PROBLEM TO SOLVE. Determine which lines contain the word "from", then copy those lines.

DATA LINES.

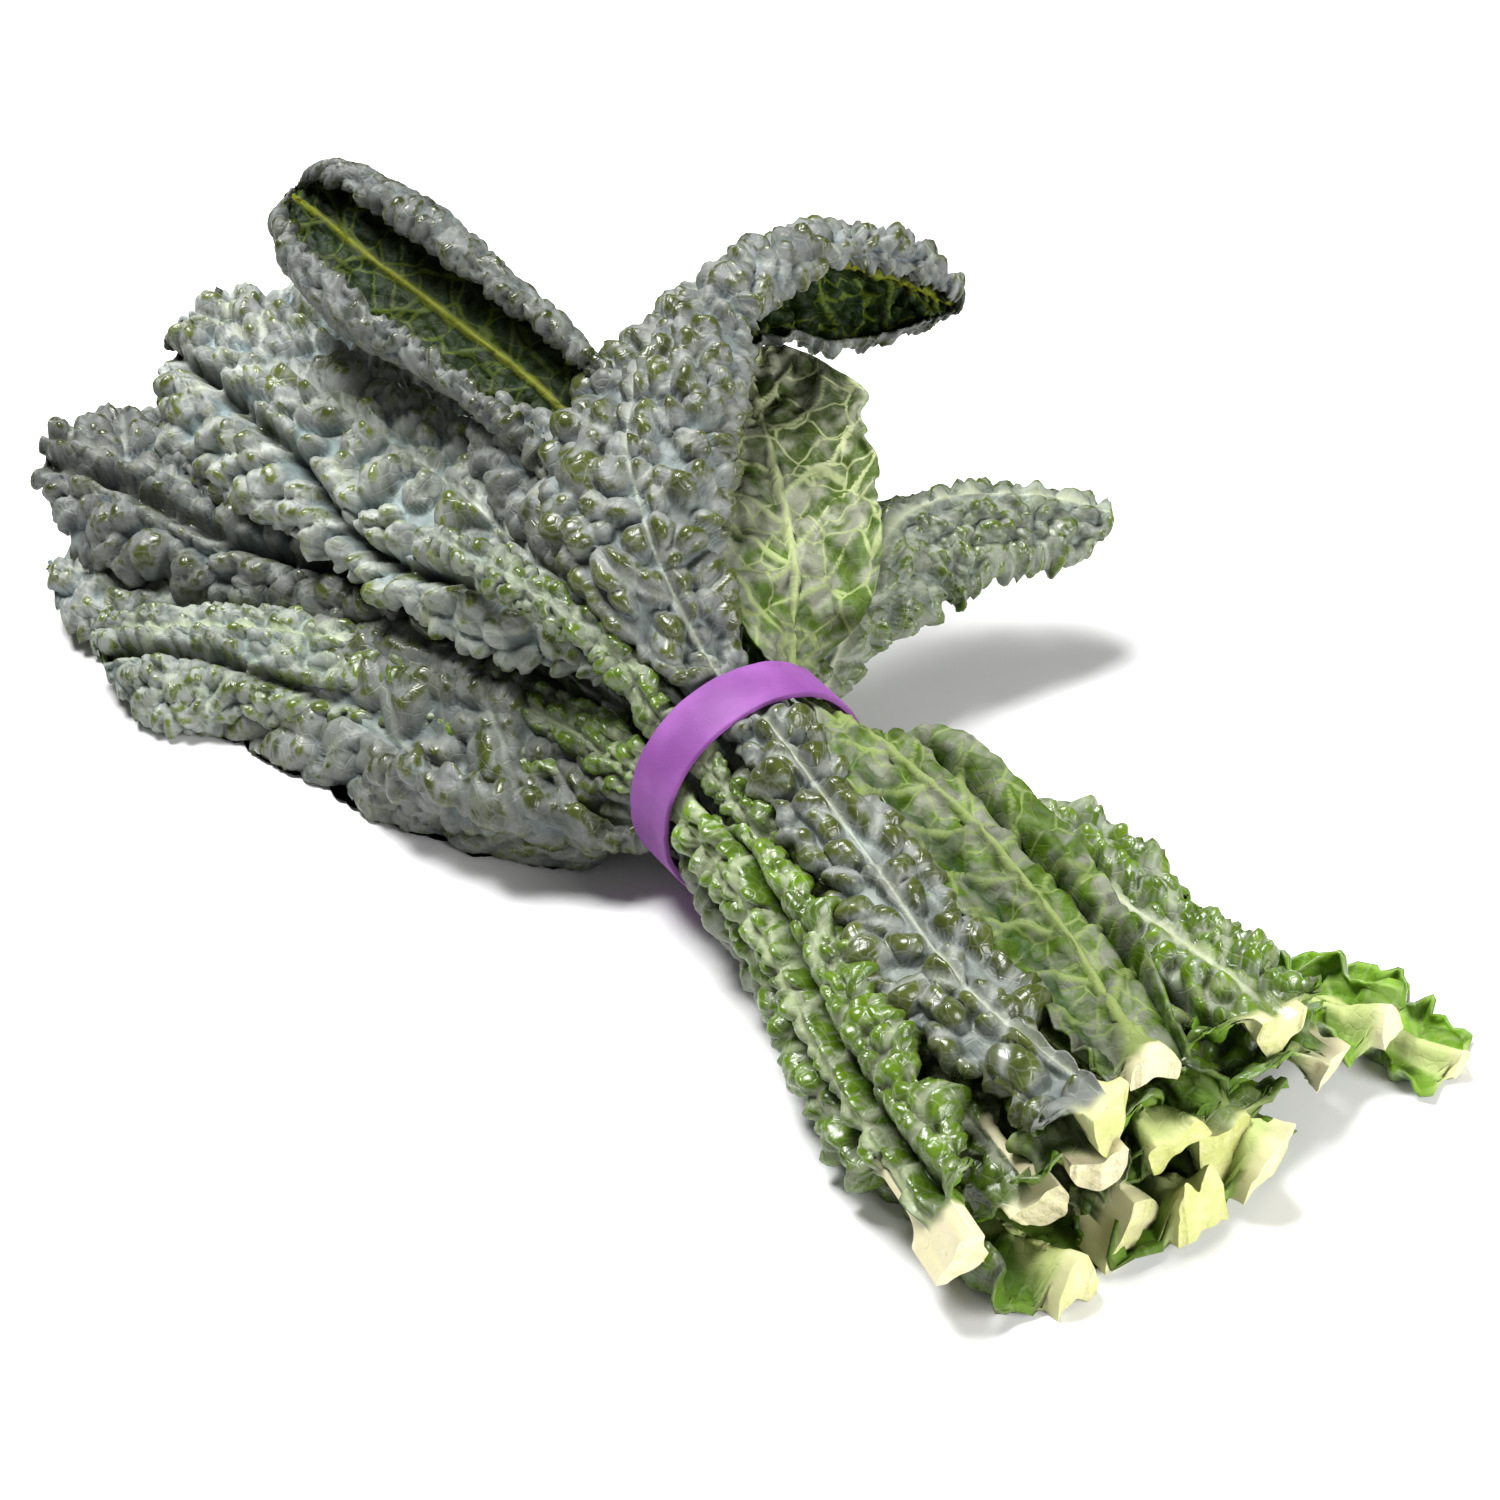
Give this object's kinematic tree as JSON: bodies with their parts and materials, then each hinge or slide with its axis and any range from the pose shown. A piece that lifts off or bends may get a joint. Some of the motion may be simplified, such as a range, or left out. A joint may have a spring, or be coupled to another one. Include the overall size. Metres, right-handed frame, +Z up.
{
  "type": "bunch of kale",
  "caption": "Tied bunch of long blistered kale leaves lying on its side, held at the middle by a flat rubber band, stems cut off at one end.",
  "frame": {"origin": "bottom centre of the whole bunch as it lies on a surface", "axes": "+X towards the cut stems, -X towards the leaf tips, +Z up from the surface it lies on"},
  "size_m": [0.3326, 0.1966, 0.1034],
  "materials": {
    "leaf_blue_green": "waxy blistered leaf, satin",
    "leaf_green": "blistered green leaf, satin",
    "leaf_pale": "waxy pale leaf, matt",
    "leaf_dark": "dark green underside, slight gloss",
    "band": "smooth coloured rubber, slight sheen"
  },
  "bodies": {
    "root": {"rubber_band": "band", "leaf_arched": "leaf_blue_green", "leaf_narrow": "leaf_green", "leaf_green_left": "leaf_green", "leaf_broad": "leaf_blue_green", "leaf_cupped": "leaf_blue_green", "leaf_pale": "leaf_pale", "leaf_drooping": "leaf_blue_green", "leaf_outer_left": "leaf_blue_green", "leaf_small_blue": "leaf_blue_green", "leaf_low_left": "leaf_blue_green", "leaf_back_turned": "leaf_dark", "leaf_back_left": "leaf_blue_green", "leaf_under_left": "leaf_dark", "leaf_flat_under": "leaf_dark", "leaf_low_front": "leaf_blue_green"}
  },
  "joints": []
}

EXERCISE RESULT.
Give this object's kinematic tree as JSON: bodies with their parts and materials, then each hinge or slide with its axis and any range from the pose shown. A piece that lifts off or bends may get a joint. Some of the motion may be simplified, such as a range, or left out. A joint may have a spring, or be coupled to another one. Include the overall size. Metres, right-handed frame, +Z up.
  "frame": {"origin": "bottom centre of the whole bunch as it lies on a surface", "axes": "+X towards the cut stems, -X towards the leaf tips, +Z up from the surface it lies on"},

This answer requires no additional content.